# Importing Libraries

In [None]:
import numpy as np
import pandas as pd
import matplotlib.pyplot as plt
import seaborn as sns
from sklearn.model_selection import train_test_split
from sklearn.preprocessing import LabelEncoder
from sklearn.preprocessing import scale

# Loading the Dataset

In [None]:
df = pd.read_csv("abalone.csv")

In [None]:
df.info()

# Univariate analysis

In [None]:
df.describe()

In [None]:
df[['Length','Rings']].describe()

In [None]:
df[['Length','Rings']].plot(kind="hist")

In [None]:
sns.displot(df[['Length','Rings']])

# `Bivariate analysis

In [None]:
df.hist(bins=50,figsize=(30,20));

In [None]:
df.plot.scatter(x='Length',y='Rings')

In [None]:
plt.bar(df.Length,df.Rings)

# Multivariate analysis

In [None]:
sns.heatmap(df.corr(),annot=True)

# Descriptive Statistics 

In [None]:
df.info()

In [None]:
df[['Length','Rings']].mean()

In [None]:
df[['Length','Rings']].median()

In [None]:
df[['Length','Rings']].std()

# Handle the Missing values

In [None]:
df.shape

In [None]:
df.isnull().sum()

# Find Outliers and Replacing

In [None]:
sns.boxplot(x=df["Length"])

In [None]:
q2 = df.Length.quantile(0.25)
q3 = df.Length.quantile(0.75)
IQR = q3 - q2
upper_limit = q3+1.5*IQR
lower_limit = q2-1.5*IQR

In [None]:
print(lower_limit)
print(upper_limit)
df["Length"].head

In [None]:
df["Length"] = np.where(df["Length"]<lower_limit,6.52,df["Length"])

In [None]:
df["Length"] = np.where(df["Length"]<lower_limit,6.52,df["Length"])
sns.violinplot(x=df["Length"])

In [None]:
sns.boxplot(x=df["Rings"])

In [None]:
def find_outliers(df):
    q4=df.quantile(0.25)
    q5=df.quantile(0.75)
    IQR=q4-q5
    outliers=df[((df<(q4-1.5*IQR))|(df>(q5+1.5*IQR)))]
    return outliers

In [None]:
outliers=find_outliers(df["Rings"])
print("number of outliers:"+str(len(outliers)))
print("max outlier value:"+str(outliers.max()))
print("min outlier value:"+str(outliers.min()))
outliers

In [None]:
df["Rings"] = np.where(df["Rings"]<lower_limit,6.52,df["Rings"])

In [None]:
df["Rings"] = np.where(df["Rings"]<lower_limit,6.52,df["Rings"])
sns.violinplot(x=df["Rings"])

# check for Categorical columns and perform encoding

In [None]:
df_1=df.copy()
labelencoder=LabelEncoder()
df_1['Length']=labelencoder.fit_transform(df_1['Rings'])
df_1[['Length','Rings']]

# Split the datainto dependent and independent variables# 

In [None]:
y = df["Length"]
y

In [None]:
X = df.drop("Length",axis=1)
X

# Scale the independent variables

In [None]:
scale=df.iloc[:,1:4].values
print("\n Original values:\n\n",scale)

In [None]:
from sklearn import preprocessing
min_max_scale=preprocessing.MinMaxScaler(feature_range=(0,1))
new_scale=min_max_scale.fit_transform(scale)
print("'\n Values After minmax scaling \n\n'",new_scale)

In [None]:
Standardisation=preprocessing.StandardScaler()
new_scale=Standardisation.fit_transform(scale)
print("\n\n values after std : \n\n",new_scale)

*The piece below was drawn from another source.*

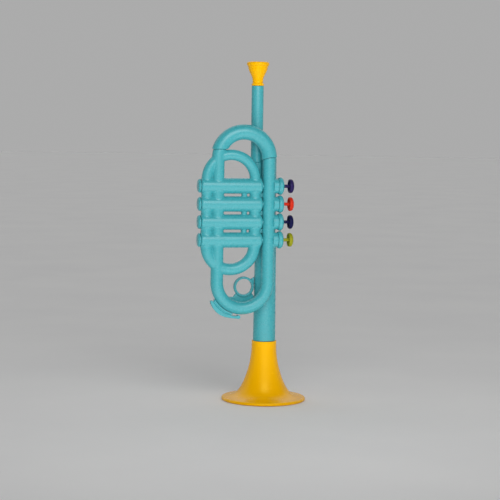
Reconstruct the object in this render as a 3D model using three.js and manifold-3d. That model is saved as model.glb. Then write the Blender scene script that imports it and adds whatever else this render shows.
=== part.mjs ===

# Split the data into training and testing

In [None]:
from sklearn.model_selection import train_test_split 

In [None]:
train_size=0.10

In [None]:
x1=df.drop(columns=['Length']).copy()
y1=df['Length']

In [None]:
x1_train, x1_rem, y1_train, y1_rem=train_test_split(x1,y1, train_size=0.10)

In [None]:
test_size=0.5
x1_valid,x1_test, y1_valid, y1_test=train_test_split(x1_rem,y1_rem,test_size=0.5)

In [None]:
print(x1_train.shape),print(y1_train.shape)

In [None]:
print(x1_valid.shape),print(y1_valid.shape)

In [None]:
print(x1_test.shape),print(y1_test.shape)

In [None]:
from fast_ml.model_development import train_valid_test_split
x1_train, y1_train, x1_valid, y1_valid, x1_test, y1_test=train_valid_test_split(df, target='Length',train_size=0.10,valid_size=0.1,test_size=0.1)

In [None]:
print(x1_train.shape),print(y1_train.shape)

In [None]:
print(x1_valid.shape),print(y1_valid.shape)

In [None]:
print(x1_test.shape),print(y1_test.shape)

# Build the Model

In [None]:
from sklearn.linear_model import LinearRegression

In [None]:
from sklearn import datasets

In [None]:
z=datasets.load_iris()
s=z.data
d=z.target

In [None]:
lr=LinearRegression()
lr.fit(x1_train,y1_train)

# Train the Model & Test the Model

In [None]:
y_lr_train_prt=lr.predict(x1_train)

In [None]:
y_lr_test_prt=lr.predict(x1_test)

# Measure the performance using Metrics1

In [None]:
from sklearn.metrics import mean_squared_error, r2_score

In [None]:
lr_train_ms=mean_squared_error(y1_train,y_lr_train_prt)
lr_train_r2=r2_score(y1_train,y_lr_train_prt)
lr_test_ms=mean_squared_error(y1_test,y_lr_test_prt)
lr_test_r2=r2_score(y1_test,y_lr_test_pred)

In [None]:
print(lr_train_ms)